The LORD said to Moses, “Take Joshua the son of Nun, a man in whom is the Spirit, and lay your hand on him; and have him stand before Eleazar the priest and before all the congregation, and commission him in their sight. You shall put some of your authority on him, in order that all the congregation of the sons of Israel may obey him. Moreover, he shall stand before Eleazar the priest, who shall inquire for him by the judgment of the Urim before the LORD. At his command they shall go out and at his command they shall come in, both he and the sons of Israel with him, even all the congregation.”Moses did just as the LORD commanded him; and he took Joshua and set him before Eleazar the priest and before all the congregation. Then he laid his hands on him and commissioned him, just as the LORD had spoken through Moses. Nm 27:18-23

The ancient Jews also appointed elders with the laying on of hands, and maintained an unbroken succession from the time of Moses to rabbis centuries later. This ancient Biblical practice, known as Semikhan, was the basis for the Church maintaining a line continuously back to the Apostles. God works within these lineages throughout the Bible, and there is no basis in scripture for people acting outside of them.


At what age?

The age at which Confirmation is performed has changed over the years. It was often performed on infants under the authority of their parents at the same time as Baptism. This practice continues in some eastern rites.

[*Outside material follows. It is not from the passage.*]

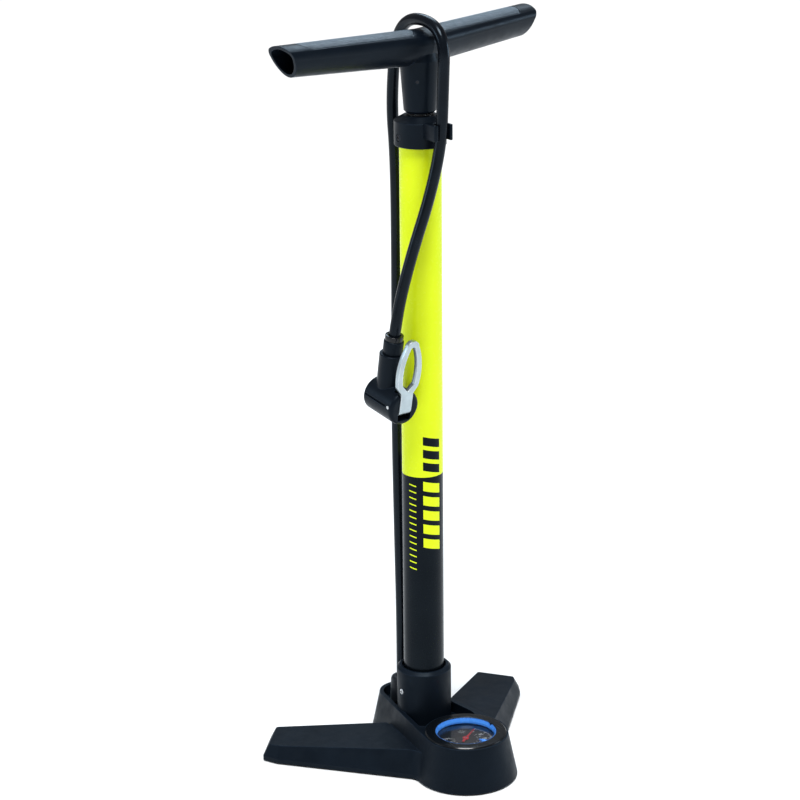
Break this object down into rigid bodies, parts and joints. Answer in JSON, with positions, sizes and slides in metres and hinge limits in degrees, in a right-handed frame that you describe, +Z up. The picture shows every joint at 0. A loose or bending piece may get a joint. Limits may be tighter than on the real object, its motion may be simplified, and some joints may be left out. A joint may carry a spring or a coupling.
{
  "type": "floor bicycle pump",
  "caption": "Upright floor pump with a sliding cross handle, painted barrel, swept feet, round pressure gauge and a hose with a loop-lever pump head.",
  "frame": {"origin": "on the floor on the barrel's axis, at the underside of the middle pad", "axes": "+Z up along the barrel, -Y towards the gauge (the front), +X and -X towards the two swept feet"},
  "size_m": [0.2732, 0.1913, 0.6468],
  "materials": {
    "base_plastic": "fine moulded texture, satin",
    "cap_plastic": "satin moulded plastic",
    "rubber": "matte rubber",
    "barrel_paint": "gloss yellow paint above gloss black paint",
    "steel": "bright zinc plated",
    "chrome": "polished",
    "brass": "turned",
    "inner_plastic": "natural moulded plastic",
    "hose_rubber": "smooth, slightly glossy",
    "handle_plastic": "satin moulded plastic",
    "grip_rubber": "fine grained soft rubber",
    "gauge_black": "gloss black",
    "dial_face": "matte black with white scale",
    "lens": "clear",
    "marker_blue": "bright blue",
    "needle_red": "red",
    "lever_alloy": "satin cast alloy",
    "seal_rubber": "oiled rubber"
  },
  "bodies": {
    "pump": {"base_moulding": "base_plastic", "base_plate": "base_plastic", "base_plate_screws": "steel", "foot_pad_right": "rubber", "foot_pad_left": "rubber", "foot_pad_front": "rubber", "foot_pad_middle": "rubber", "tower_screw": "steel", "barrel": "barrel_paint", "barrel_gasket": "seal_rubber", "valve_seat": "brass", "valve_spring": "steel", "valve_cage": "inner_plastic", "air_manifold": "inner_plastic", "hose_barb": "brass", "strain_relief": "rubber", "gauge_case": "gauge_black", "gauge_inlet": "brass", "bourdon_tube": "brass", "gauge_movement": "brass", "gauge_dial": "dial_face", "gauge_lens": "lens", "gauge_bezel": "gauge_black", "top_cap": "cap_plastic", "cap_screw": "steel", "rod_bushing": "gauge_black", "top_bumper": "rubber", "hose_clip": "cap_plastic", "head_body": "cap_plastic", "head_valve_ring": "gauge_black", "head_seal": "seal_rubber", "head_nut": "cap_plastic", "crimp_ring": "gauge_black", "lever_pin": "steel", "hose_rear": "hose_rubber", "hose_front": "hose_rubber"},
    "plunger": {"piston_rod": "chrome", "piston_head": "inner_plastic", "piston_seal": "seal_rubber", "piston_washer": "steel", "piston_nut": "steel", "handle_body": "handle_plastic", "grip_pad_right": "grip_rubber", "grip_pad_left": "grip_rubber", "neck_pin": "steel", "hose_loop": "hose_rubber"},
    "needle": {"gauge_needle": "needle_red", "needle_arbor": "steel"},
    "marker": {"marker_ring": "marker_blue"},
    "check_valve": {"valve_disc": "inner_plastic"},
    "lever": {"lever": "lever_alloy"},
    "seal_sleeve": {"head_plunger": "inner_plastic"}
  },
  "joints": [
    {"name": "plunger_slide", "type": "slide", "parent": "pump", "child": "plunger", "axis": [0, 0, 1], "range_m": [0, 0.44]},
    {"name": "needle_turn", "type": "hinge", "parent": "pump", "child": "needle", "pos_m": [0, -0.066, 0.0315], "axis": [0, 0, -1], "range_deg": [0, 250], "stiffness_Nm_per_rad": 0.0005, "springref_deg": -11.46},
    {"name": "marker_turn", "type": "hinge", "parent": "pump", "child": "marker", "pos_m": [0, -0.066, 0.038], "axis": [0, 0, -1], "continuous": true},
    {"name": "check_valve_lift", "type": "slide", "parent": "pump", "child": "check_valve", "axis": [0, 0, -1], "range_m": [0, 0.002], "stiffness_N_per_m": 250, "springref_m": -0.001, "deforming": ["valve_spring"]},
    {"name": "lever_swing", "type": "hinge", "parent": "pump", "child": "lever", "pos_m": [-0.03757, -0.02725, 0.33064], "axis": [0.9933, 0.115, -0.0089], "range_deg": [0, 90]},
    {"name": "seal_sleeve_slide", "type": "slide", "parent": "pump", "child": "seal_sleeve", "axis": [-0.1119, 0.9792, 0.1693], "range_m": [0, 0.003]}
  ],
  "couplings": [
    {"joint": "seal_sleeve_slide", "follows": "lever_swing", "m_per_rad": 0.0019}
  ]
}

It is currently given to children at age 12 after a period of studying the faith. Adult converts are Baptized and Confirmed at the same time, followed by the first Communion.

Soldier of Christ

Traditionally the sacrament of Confirmation had a strong militaristic tone as the individual was inducted into the army of Christ. He or she joined the Church Militant, and pledged to battle against evil. But, this is always a spiritual war in which we are girded in truth, clothed with righteousness and hold faith is our shield. We are protected by the helmet of salvation and the only sword we wield is that of the Spirit, which is the world of God.